County Considers Options on Refinacing School Bonds
Bond refinancing options are raising more questions with county officials looking for the best money-saving route.
At a Nov. 15 meeting, the Moore County Board of Commissioners decided to table the issue for further study.
“We have so many unknowns,” Board Chairman Nick Picerno said.
It was the second time the board had voted to delay action on whether to refund about $7.5 million in series 2003 general obligation bonds at a lower interest rate. Complicating the commissioners’ decision is whether it would be a better deal simply to pay off the bonds with the capital reserve fund already totaling $7.7 million.
In a presentation to the board, representatives of the financial consulting firm Davenport & Co. reported that the county actually has about $10.6 million in general obligation bonded indebtedness from the 2003 series, depending on varying interest rates and other factors and provided the county were to continue the payout through 2021.
Of that total, $8.3 million in bonds is outstanding from the series 2003 general obligation bonds. And of that amount, $7.5 million would be eligible for advance refunding.
County Manager Cary McSwain said the county sought bids from local financial institutions and bids came in as low as 2.05 percent.
Davenport officials called attention to the refundable possibilities at an earlier meeting, but the commissioners asked for more information before making a decision. At that time, Commissioner Tim Lea proposed that the county pay off the principal due on the general obligation bonds by using the capital reserve fund. That way the county would not have to pay all that interest.
The problem with that solution is depletion of the capital reserve fund, established a few years ago to help the county pay for building projects on a pay-as-you-go basis as much as possible.
The board established the capital reserve for governmental projects (CRGP) fund a few years ago by adopting a policy whereby all funds in excess of 15 percent of the unappropriated fund balance would automatically transfer into the CRGP fund.
The Local Government Commission requires counties and municipalities to maintain a fund balance at least at the 8 percent level, but strongly recommends that they keep a much larger balance as a cushion against unexpected financial pitfalls.
As of June 30, the county’s capital reserve fund contained $7.7 million. Davenport estimates that by the end of November, the next transfer may bring the total as high as $9.9 million.
However, part of that money is already obligated, including $2.9 million as the county’s contribution to the cost of transferring the emergency communications system to VIPER narrow band. The switch to a different system was required by the Federal Communications Commission.
Further, the county owes more than $1.2 million in two loans for the Moore County Airport.
Davenport estimates that the county has $5.7 million available for refinancing of bonds or application toward a payoff of bonds.
General obligation bonds were issued for education capital projects after voters approved their issuance in a referendum. They differ from the limited obligation bonds that are issued without a vote, as was the case with the bonds used to pay for the public safety-detention center complex under construction in Carthage.
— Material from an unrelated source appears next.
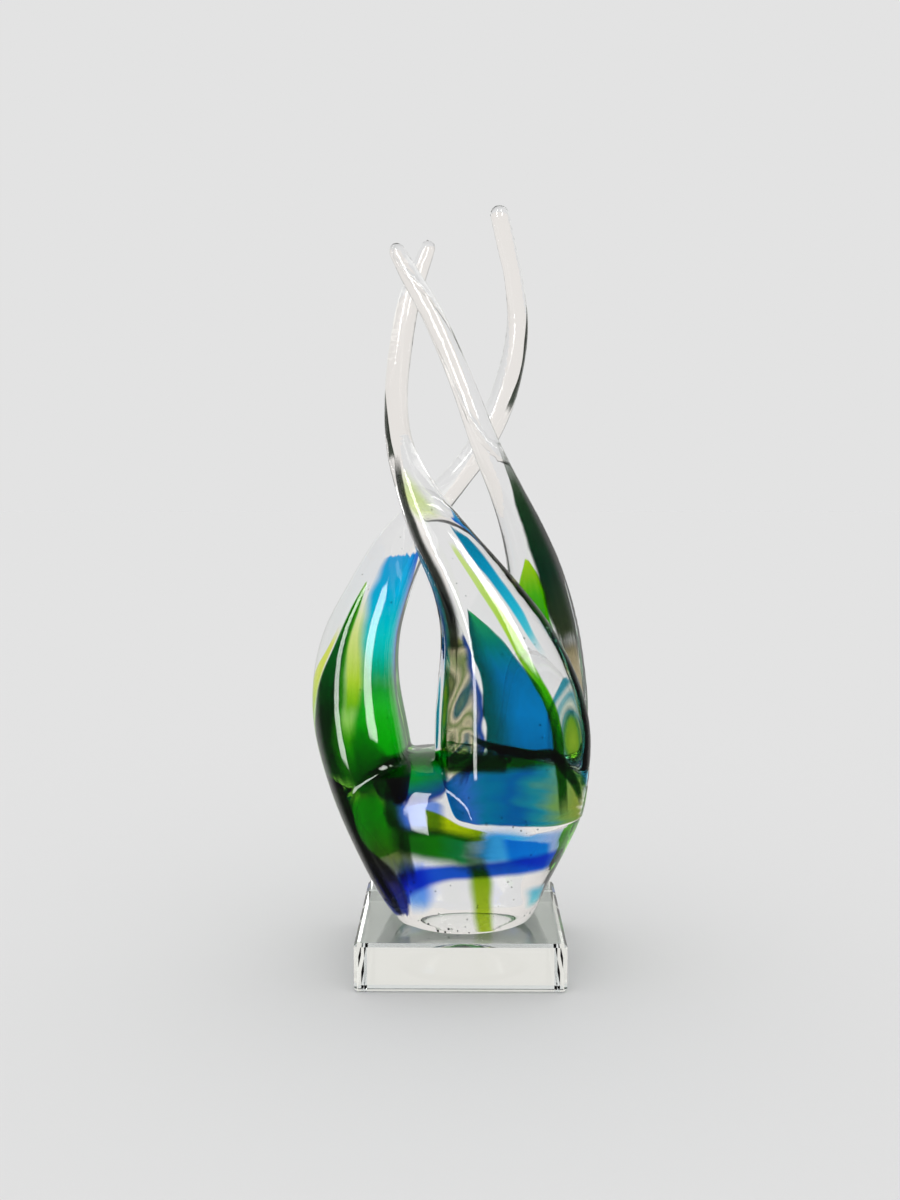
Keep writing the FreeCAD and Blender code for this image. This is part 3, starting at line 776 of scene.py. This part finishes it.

The Davenport experts summarized four potential options available to the county. One option would be to abandon the refunding effort and apply the available capital reserve fund to cover capital needs.
Another option would be to use the CRGP to void a portion of the series 2003 general obligation bonds. A third option, refunding, would refinance a portion of the 2003 bonds through a private placement refunding and apply the CRGP to fund capital needs on a pay-as-you-go basis.
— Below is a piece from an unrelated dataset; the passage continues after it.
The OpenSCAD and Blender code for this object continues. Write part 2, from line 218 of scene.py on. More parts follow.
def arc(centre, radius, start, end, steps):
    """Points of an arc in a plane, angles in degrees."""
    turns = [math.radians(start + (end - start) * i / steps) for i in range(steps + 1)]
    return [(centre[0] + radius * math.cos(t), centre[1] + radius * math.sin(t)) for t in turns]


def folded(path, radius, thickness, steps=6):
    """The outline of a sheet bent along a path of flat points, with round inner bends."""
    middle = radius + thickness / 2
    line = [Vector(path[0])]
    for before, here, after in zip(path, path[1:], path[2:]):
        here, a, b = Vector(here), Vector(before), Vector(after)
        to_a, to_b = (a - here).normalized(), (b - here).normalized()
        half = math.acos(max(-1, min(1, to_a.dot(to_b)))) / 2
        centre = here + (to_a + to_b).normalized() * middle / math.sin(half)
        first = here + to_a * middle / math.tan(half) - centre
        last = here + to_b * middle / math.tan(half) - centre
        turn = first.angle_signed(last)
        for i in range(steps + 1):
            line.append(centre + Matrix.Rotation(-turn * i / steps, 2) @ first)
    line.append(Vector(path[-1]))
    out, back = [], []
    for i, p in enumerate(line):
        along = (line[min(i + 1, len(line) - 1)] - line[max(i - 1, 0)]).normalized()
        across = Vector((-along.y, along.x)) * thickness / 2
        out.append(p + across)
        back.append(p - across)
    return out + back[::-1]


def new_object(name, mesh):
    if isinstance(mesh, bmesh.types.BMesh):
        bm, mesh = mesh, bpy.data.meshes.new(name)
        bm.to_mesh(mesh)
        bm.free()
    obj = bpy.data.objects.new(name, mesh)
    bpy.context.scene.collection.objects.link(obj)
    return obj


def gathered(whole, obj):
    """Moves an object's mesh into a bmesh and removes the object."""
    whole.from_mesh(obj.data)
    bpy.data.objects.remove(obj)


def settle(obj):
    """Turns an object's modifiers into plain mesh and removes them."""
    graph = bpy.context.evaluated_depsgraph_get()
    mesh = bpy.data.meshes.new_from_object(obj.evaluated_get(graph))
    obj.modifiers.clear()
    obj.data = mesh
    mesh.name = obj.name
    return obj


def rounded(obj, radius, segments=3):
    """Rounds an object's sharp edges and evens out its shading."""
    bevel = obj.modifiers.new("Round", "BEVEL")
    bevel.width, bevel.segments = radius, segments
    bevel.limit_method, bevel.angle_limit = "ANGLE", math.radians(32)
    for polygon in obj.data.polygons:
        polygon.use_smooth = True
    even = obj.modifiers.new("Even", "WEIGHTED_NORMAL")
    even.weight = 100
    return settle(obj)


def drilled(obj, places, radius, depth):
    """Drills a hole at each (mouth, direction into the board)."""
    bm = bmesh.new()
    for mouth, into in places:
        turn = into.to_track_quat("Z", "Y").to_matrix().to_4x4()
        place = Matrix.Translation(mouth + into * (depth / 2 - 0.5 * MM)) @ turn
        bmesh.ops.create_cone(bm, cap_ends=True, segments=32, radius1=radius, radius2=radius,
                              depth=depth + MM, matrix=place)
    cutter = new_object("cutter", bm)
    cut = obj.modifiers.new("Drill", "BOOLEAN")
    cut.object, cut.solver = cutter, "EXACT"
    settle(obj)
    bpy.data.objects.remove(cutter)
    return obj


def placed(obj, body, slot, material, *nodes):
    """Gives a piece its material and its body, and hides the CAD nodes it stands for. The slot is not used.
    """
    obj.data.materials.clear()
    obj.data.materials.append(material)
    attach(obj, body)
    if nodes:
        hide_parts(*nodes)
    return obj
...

Or, a fourth option would be a hybrid approach including refinancing a portion of the bonds, using part of the capital reserve fund to void those bonds, use the remaining capital reserve fund for pay-as-you-go and issue bonds in the future to meet capital needs.
“We’re trying to determine if we should take the money and pay off the debt or refinance and use it to meet other needs,” Picerno said.
No easy answers were available.
The commissioners asked a number of questions, including how long the current bank bids would be available and whether interest rates might go even lower. The Davenport people had no idea.
In addition to the county’s existing capital needs debt, the board faces decisions concerning a number of capital needs looming in the not so distant future.
Commissioner Larry Caddell immediately called attention to the absence from the capital needs list the as yet undetermined cost of renovating the Courts Facility once the Sheriff’s Office is moved from the basement to the public safety-detention center.
Questions also remain about overall expansion and improvement of the Courts Facility, which a special task force has determined must be replaced or drastically improved in the immediate future.
On a back burner and unlikely to emerge soon because of economic concerns remains the issue of building a county government office building to meet growing space needs.